Fix: Don’t just shrink it. Redesign key flows for touch interaction. Prioritize real-world tasks — like checking statuses or approving items — that mobile users need. And if your product really isn’t mobile-friendly? Be transparent in your marketing.

8. Using jargon instead of clear microcopy

If your UX uses terms like “executional nodes” or “dynamic logic builder,” but your users just want to automate a report, you’ve lost them. Terms like “node orchestration” or “schema reconciliation engine” might impress your dev team but leave users Googling. Marketing has figured this out. Your product should too.

Fix: Do a plain-language pass on your app. Use the same words your users do (check chat transcripts or support tickets for clues). Test tooltips and button labels the same way you A/B test ad headlines.

9. Lack of feedback loops

You’re marketing the product. People are signing up. But if UX doesn’t track where they’re struggling — or why they churn — marketing stays blind. 

Fix: Use UX analytics tools like Hotjar or FullStory to visualize where users stumble. Layer in qualitative insights via in-app surveys or exit interviews. Then share learnings across teams so marketing can adjust messaging, and product can refine flows.

10. Measuring success with misaligned KPIs

If marketing’s goal is lead volume and UX is optimizing for completion rates, you’re not working toward the same finish line. Marketing tracks MQLs. UX tracks NPS. Product tracks retention. But no one tracks what happens in between. The gaps lead to finger-pointing when growth stalls.

Fix: Define shared success metrics — like “onboarding completion,” “product-qualified leads (PQLs),” or “trial-to-paid conversion.” This builds accountability across teams and ensures your UX supports your business goals.

As we’ve seen, many UX mistakes in SaaS stem from misalignment between teams or overlooked user needs. These FAQs help clarify how to spot and solve them.

Frequently asked questions

Why is UX so important for SaaS product marketing?

Because marketing sets the promise — and UX delivers it. If the product doesn’t match expectations, churn follows. Good UX builds trust and reinforces your value proposition.

What’s the most common UX mistake in SaaS?

Among the most common UX mistakes in SaaS is neglecting onboarding. A confusing or clunky onboarding experience kills conversion and undermines marketing efforts, especially during free trials.

How can product teams and marketing teams better align on UX?

Start by creating shared goals and KPIs, run joint user research sessions, and co-own the customer journey map.
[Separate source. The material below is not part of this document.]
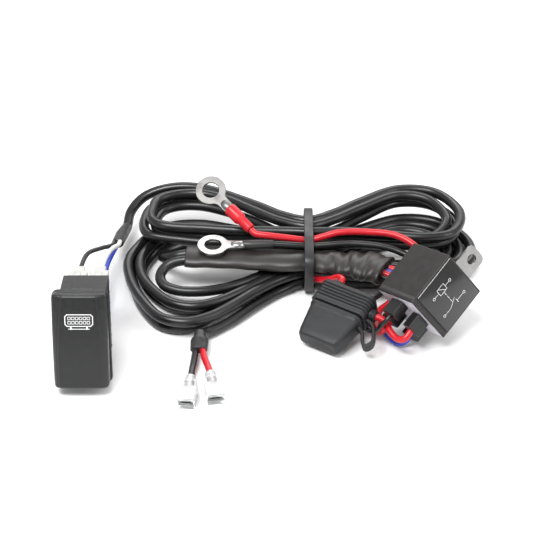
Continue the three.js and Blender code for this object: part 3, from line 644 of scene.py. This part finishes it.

The key is early and ongoing collaboration.

What metrics show that UX is impacting marketing success?

Look at trial-to-paid conversion rate, activation rate, onboarding completion, time-to-value, and product-qualified leads (PQLs). These connect UX behavior with business goals.

How do I know if our product has UX issues hurting our growth?

User feedback, high bounce or churn rates, low onboarding completion, and support ticket themes can all signal UX trouble. A UX audit can uncover root causes.

Final thought

If your marketing strategy is generating interest but the product experience doesn’t follow through, your SaaS growth will stall. Worse, it could fail outright.

UX is more than design. It’s about delivering on the promise you make to your customers. Aligning your UX and marketing efforts is no longer optional. It’s mission-critical.

Want to know if your product experience matches your messaging?

Request a free UX audit from our team — we’ll review your product through the eyes of your users and highlight where you may be losing trust (and customers).

UX mistakes in SaaS don’t just affect usability. They undermine trust, reduce conversions, and erode the effectiveness of your entire go-to-market strategy. By spotting and fixing these issues early, you’re improving the product AND you’re protecting your brand.